start INPUT

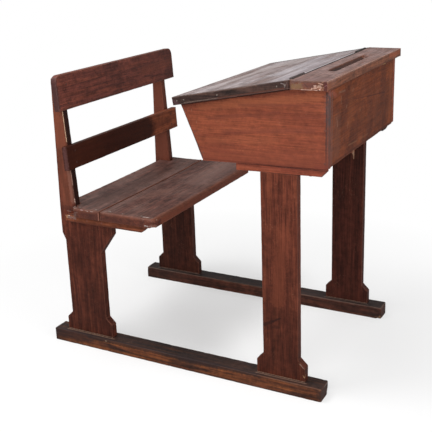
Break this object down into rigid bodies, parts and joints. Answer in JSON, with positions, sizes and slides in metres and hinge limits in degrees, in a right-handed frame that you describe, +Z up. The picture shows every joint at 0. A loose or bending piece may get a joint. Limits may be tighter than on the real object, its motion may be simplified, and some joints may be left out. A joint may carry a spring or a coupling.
{
  "type": "school desk with lift lid",
  "caption": "Wooden school desk on floor runners, with a sloping lift lid over a book box, a pen rail and an attached bench with a railed back.",
  "frame": {"origin": "on the floor under the centre of the whole object's box", "axes": "+X the way the pupil faces, from the bench to the desk; +Y the pupil's left; +Z up"},
  "size_m": [0.825, 0.58, 0.7877],
  "materials": {
    "runner_wood": "dark stain, worn",
    "frame_wood": "red-brown stain and old polish, satin",
    "cleat_wood": "red-brown stain, worn",
    "seat_wood": "worn grey-brown",
    "back_rail_wood": "dark red-brown stain, satin",
    "box_wood": "red-brown stain, satin",
    "inner_wood": "bare, aged",
    "pen_rail_wood": "worn grey-brown",
    "lid_wood": "weathered, matt",
    "lid_edge_wood": "near black, worn",
    "hinge_iron": "dark, slightly rusted",
    "fastener_steel": "dulled"
  },
  "bodies": {
    "frame": {"back_rail_nails": "fastener_steel", "bearer_screws": "fastener_steel", "bottom_board_brads": "fastener_steel", "box_back_panel": "box_wood", "box_corner_nails": "fastener_steel", "box_front_panel": "box_wood", "cleat_nails": "fastener_steel", "front_bottom_board": "inner_wood", "front_seat_board": "seat_wood", "left_bench_end": "frame_wood", "left_box_side": "box_wood", "left_desk_bearer": "frame_wood", "left_desk_standard": "frame_wood", "left_hinge_pin": "hinge_iron", "left_hinge_rail_leaf": "hinge_iron", "left_runner": "runner_wood", "left_seat_cleat": "cleat_wood", "middle_back_rail": "back_rail_wood", "pen_rail": "pen_rail_wood", "pen_rail_nails": "fastener_steel", "rail_leaf_screws": "fastener_steel", "rear_bottom_board": "inner_wood", "rear_seat_board": "seat_wood", "right_bench_end": "frame_wood", "right_box_side": "box_wood", "right_desk_bearer": "frame_wood", "right_desk_standard": "frame_wood", "right_hinge_pin": "hinge_iron", "right_hinge_rail_leaf": "hinge_iron", "right_runner": "runner_wood", "right_seat_cleat": "cleat_wood", "seat_nails": "fastener_steel", "top_back_rail": "back_rail_wood"},
    "lid": {"lid_panel": "lid_wood", "right_lid_lipping": "lid_edge_wood", "left_lid_lipping": "lid_edge_wood", "lipping_brads": "fastener_steel", "right_hinge_lid_leaf": "hinge_iron", "left_hinge_lid_leaf": "hinge_iron", "lid_leaf_screws": "fastener_steel"}
  },
  "joints": [
    {"name": "lid_hinge", "type": "hinge", "parent": "frame", "child": "lid", "pos_m": [0.32275, 0, 0.7845], "axis": [0, 1, 0], "range_deg": [0, 180]}
  ]
}
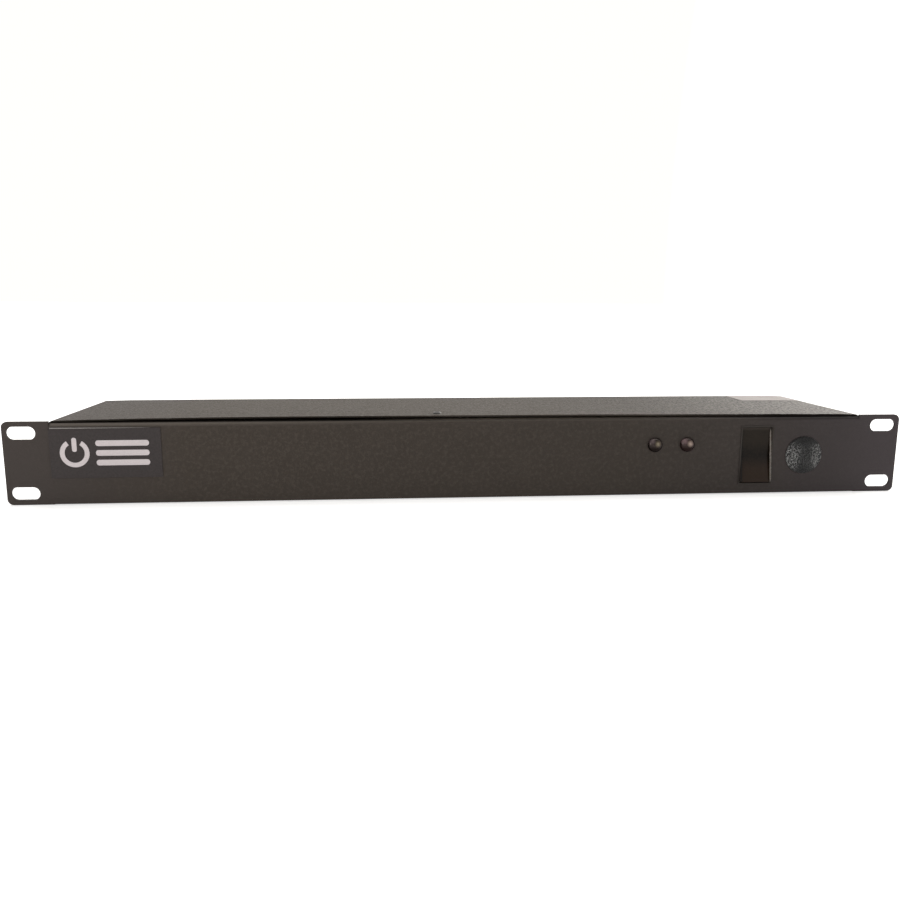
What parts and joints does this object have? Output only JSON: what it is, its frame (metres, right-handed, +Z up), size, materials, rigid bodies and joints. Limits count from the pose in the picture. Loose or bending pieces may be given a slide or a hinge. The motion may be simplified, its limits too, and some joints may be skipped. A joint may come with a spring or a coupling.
{
  "type": "rack power strip",
  "caption": "Rack-mount mains power strip: flat front panel with slotted ears, rocker switch, indicator lamps and a hole plug, rear outlets, inlet and resettable breaker.",
  "frame": {"origin": "middle of the bounding box in X and Y, on the underside in Z", "axes": "+X right seen from the front, +Y to the back, +Z up; the front panel faces -Y"},
  "size_m": [0.4826, 0.101, 0.0457],
  "materials": {
    "powder_coat": "fine textured powder coat, semi-matte charcoal",
    "powder_coat_cover": "fine textured powder coat, semi-matte",
    "badge": "satin printed plate",
    "label": "blank pale label",
    "screw": "blackened steel",
    "switch_black": "moulded, satin",
    "rocker": "moulded, glossy dark brown",
    "lens_amber": "domed lamp lens, unlit",
    "lens_red": "domed lamp lens, unlit",
    "plug": "leather-grained nylon",
    "outlet": "moulded black",
    "breaker": "moulded black",
    "brass": "stamped strip",
    "nickel": "nickel plated",
    "steel": "zinc plated",
    "board": "solder-masked laminate",
    "varistor": "dipped coating",
    "film": "box film capacitor",
    "ferrite": "coated ferrite",
    "insulation_black": "wire insulation",
    "insulation_white": "wire insulation",
    "insulation_green": "wire insulation",
    "button": "moulded reset button",
    "nylon": "moulded lamp body"
  },
  "bodies": {
    "case": {"chassis_tray": "powder_coat", "top_cover": "powder_coat_cover", "badge_plate": "badge", "rating_label": "label", "cover_screw_front": "screw", "cover_screw_left_fore": "screw", "cover_screw_left_back": "screw", "cover_screw_right_fore": "screw", "cover_screw_right_back": "screw", "lamp_left_lens": "lens_amber", "lamp_left_body": "nylon", "lamp_right_lens": "lens_red", "lamp_right_body": "nylon", "lamp_left_leads": "insulation_black", "lamp_right_leads": "insulation_black", "switch_housing": "switch_black", "switch_terminal_feed": "brass", "switch_terminal_load": "brass", "hole_plug": "plug", "outlet_1": "outlet", "outlet_2": "outlet", "outlet_3": "outlet", "outlet_4": "outlet", "outlet_5": "outlet", "outlet_6": "outlet", "outlet_7": "outlet", "outlet_8": "outlet", "bus_bar_line": "brass", "bus_bar_ground": "nickel", "bus_bar_neutral": "brass", "inlet_body": "outlet", "inlet_pin_line": "nickel", "inlet_pin_neutral": "nickel", "inlet_pin_ground": "nickel", "inlet_screw_left": "nickel", "inlet_screw_right": "nickel", "breaker_body": "breaker", "breaker_nut": "nickel", "breaker_spring": "steel", "surge_board": "board", "varistor_1": "varistor", "varistor_2": "varistor", "filter_capacitor": "film", "choke_ring": "ferrite", "board_standoff_left": "nickel", "board_standoff_right": "nickel", "ground_stud": "steel", "ground_nut": "nickel", "wire_inlet_to_breaker": "insulation_black", "wire_breaker_to_switch": "insulation_black", "wire_switch_to_bus": "insulation_black", "wire_neutral_to_bus": "insulation_white", "wire_inlet_to_stud": "insulation_green", "wire_stud_to_bus": "insulation_green"},
    "rocker": {"switch_rocker": "rocker", "switch_plunger": "brass", "switch_spring": "steel"},
    "contact_arm": {"switch_contact_arm": "brass"},
    "reset_button": {"breaker_button": "button"}
  },
  "joints": [
    {"name": "rocker_tilt", "type": "hinge", "parent": "case", "child": "rocker", "pos_m": [0.15975, -0.04275, 0.0212], "axis": [1, 0, 0], "range_deg": [0, 12]},
    {"name": "contact_arm_tilt", "type": "hinge", "parent": "case", "child": "contact_arm", "pos_m": [0.15975, -0.03215, 0.0212], "axis": [1, 0, 0], "range_deg": [-7.5, 0]},
    {"name": "reset_button_travel", "type": "slide", "parent": "case", "child": "reset_button", "axis": [0, 1, 0], "range_m": [0, 0.003], "deforming": ["breaker_spring"]}
  ],
  "couplings": [
    {"joint": "contact_arm_tilt", "follows": "rocker_tilt", "ratio": -0.625}
  ]
}
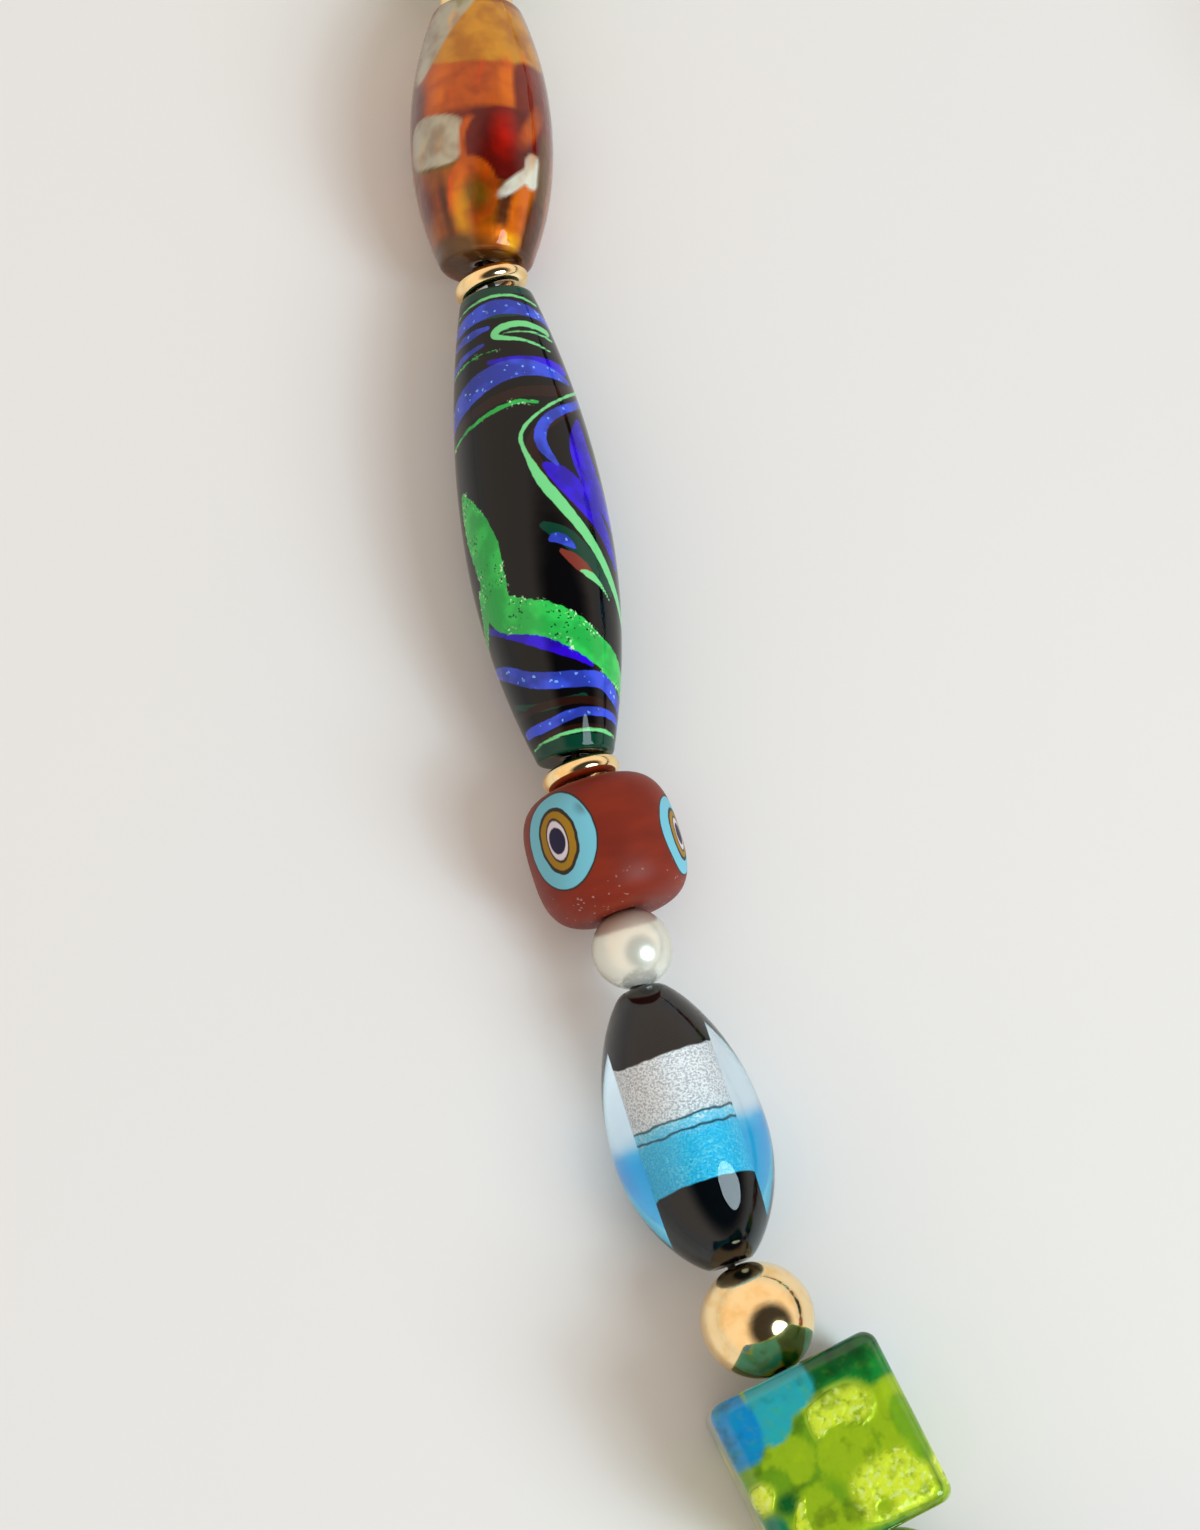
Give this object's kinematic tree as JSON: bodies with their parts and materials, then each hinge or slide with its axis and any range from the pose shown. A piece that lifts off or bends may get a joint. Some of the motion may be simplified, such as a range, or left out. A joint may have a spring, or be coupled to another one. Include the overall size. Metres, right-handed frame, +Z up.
{
  "type": "beaded necklace",
  "caption": "Beaded necklace lying as a closed loop: large patterned glass beads with pearls, gilt balls and gilt rings strung between them on a thread.",
  "frame": {"origin": "middle of the loop's outline, on the surface that the necklace lies on", "axes": "+Y along the loop's length, from the turn of the free end towards the clasp; +Z up from the surface"},
  "size_m": [0.1102, 0.2074, 0.0127],
  "materials": {
    "amber_foil_glass": "clear amber glass over metal foil, polished",
    "black_swirl_glass": "opaque black glass with trailed colours, polished",
    "brick_red_glass": "opaque glass, matt",
    "clear_blue_glass": "clear and turquoise glass, polished",
    "green_foil_glass": "clear glass over metal foil, polished",
    "pearl": "pearl lustre",
    "gilt": "gilt, mirror polished",
    "thread": "twisted thread"
  },
  "bodies": {
    "root": {"foil_barrel_1": "amber_foil_glass", "spacer_ring_1": "gilt", "swirl_spindle_1": "black_swirl_glass", "spacer_ring_2": "gilt", "eye_bead_1": "brick_red_glass", "pearl_1": "pearl", "core_oval_1": "clear_blue_glass", "gilt_ball_1": "gilt", "foil_cube_1": "green_foil_glass", "gilt_ball_2": "gilt", "eye_bead_2": "brick_red_glass", "pearl_2": "pearl", "core_oval_2": "clear_blue_glass", "gilt_ball_3": "gilt", "foil_cube_2": "green_foil_glass", "gilt_ball_4": "gilt", "foil_barrel_2": "amber_foil_glass", "spacer_ring_3": "gilt", "swirl_spindle_2": "black_swirl_glass", "spacer_ring_4": "gilt", "eye_bead_3": "brick_red_glass", "pearl_3": "pearl", "core_oval_3": "clear_blue_glass", "gilt_ball_5": "gilt", "foil_cube_3": "green_foil_glass", "gilt_ball_6": "gilt", "foil_barrel_3": "amber_foil_glass", "spacer_ring_5": "gilt", "eye_bead_4": "brick_red_glass", "pearl_4": "pearl", "core_oval_4": "clear_blue_glass", "gilt_ball_7": "gilt", "clasp": "gilt", "gilt_ball_8": "gilt", "core_oval_5": "clear_blue_glass", "pearl_5": "pearl", "eye_bead_5": "brick_red_glass", "gilt_ball_9": "gilt", "foil_cube_4": "green_foil_glass", "gilt_ball_10": "gilt", "spacer_ring_6": "gilt", "thread": "thread"}
  },
  "joints": []
}
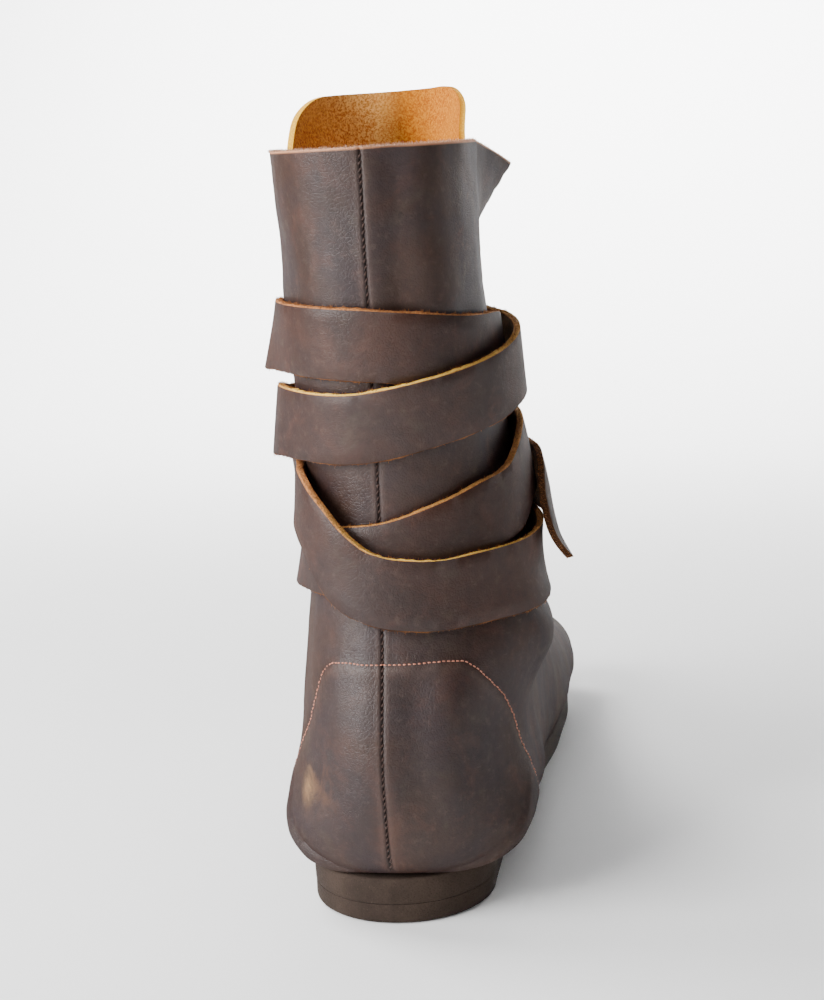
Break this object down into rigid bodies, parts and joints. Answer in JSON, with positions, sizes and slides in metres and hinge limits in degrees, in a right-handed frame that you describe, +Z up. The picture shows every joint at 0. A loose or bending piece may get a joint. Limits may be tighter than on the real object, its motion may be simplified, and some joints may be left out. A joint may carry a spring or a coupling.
{
  "type": "viking boot",
  "caption": "Left boot with a soft leather upper, wide suede tongue and a long strap wound round ankle and shaft, on a flat rubber sole with a low heel.",
  "frame": {"origin": "middle of the heel's tread, on the floor", "axes": "+Y to the toe, +X to the inner side of the foot, +Z up"},
  "size_m": [0.1208, 0.2999, 0.2956],
  "materials": {
    "upper_leather": "oiled dark brown leather, satin",
    "strap_leather": "oiled dark brown leather with raw tan edges",
    "tongue_suede": "tan suede side showing",
    "insole_board": "matte",
    "sole_rubber": "matte speckled dark grey-brown"
  },
  "bodies": {
    "root": {"outsole": "sole_rubber", "heel_lift": "sole_rubber", "insole": "insole_board", "upper": "upper_leather", "tongue": "tongue_suede", "strap": "strap_leather"}
  },
  "joints": []
}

end INPUT

### EXERCISE DIRECTIONS
Out of the material above, gather each line where "object" appears.

### ANSWER TO THIS TASK
Break this object down into rigid bodies, parts and joints. Answer in JSON, with positions, sizes and slides in metres and hinge limits in degrees, in a right-handed frame that you describe, +Z up. The picture shows every joint at 0. A loose or bending piece may get a joint. Limits may be tighter than on the real object, its motion may be simplified, and some joints may be left out. A joint may carry a spring or a coupling.
  "frame": {"origin": "on the floor under the centre of the whole object's box", "axes": "+X the way the pupil faces, from the bench to the desk; +Y the pupil's left; +Z up"},
What parts and joints does this object have? Output only JSON: what it is, its frame (metres, right-handed, +Z up), size, materials, rigid bodies and joints. Limits count from the pose in the picture. Loose or bending pieces may be given a slide or a hinge. The motion may be simplified, its limits too, and some joints may be skipped. A joint may come with a spring or a coupling.
Give this object's kinematic tree as JSON: bodies with their parts and materials, then each hinge or slide with its axis and any range from the pose shown. A piece that lifts off or bends may get a joint. Some of the motion may be simplified, such as a range, or left out. A joint may have a spring, or be coupled to another one. Include the overall size. Metres, right-handed frame, +Z up.
Break this object down into rigid bodies, parts and joints. Answer in JSON, with positions, sizes and slides in metres and hinge limits in degrees, in a right-handed frame that you describe, +Z up. The picture shows every joint at 0. A loose or bending piece may get a joint. Limits may be tighter than on the real object, its motion may be simplified, and some joints may be left out. A joint may carry a spring or a coupling.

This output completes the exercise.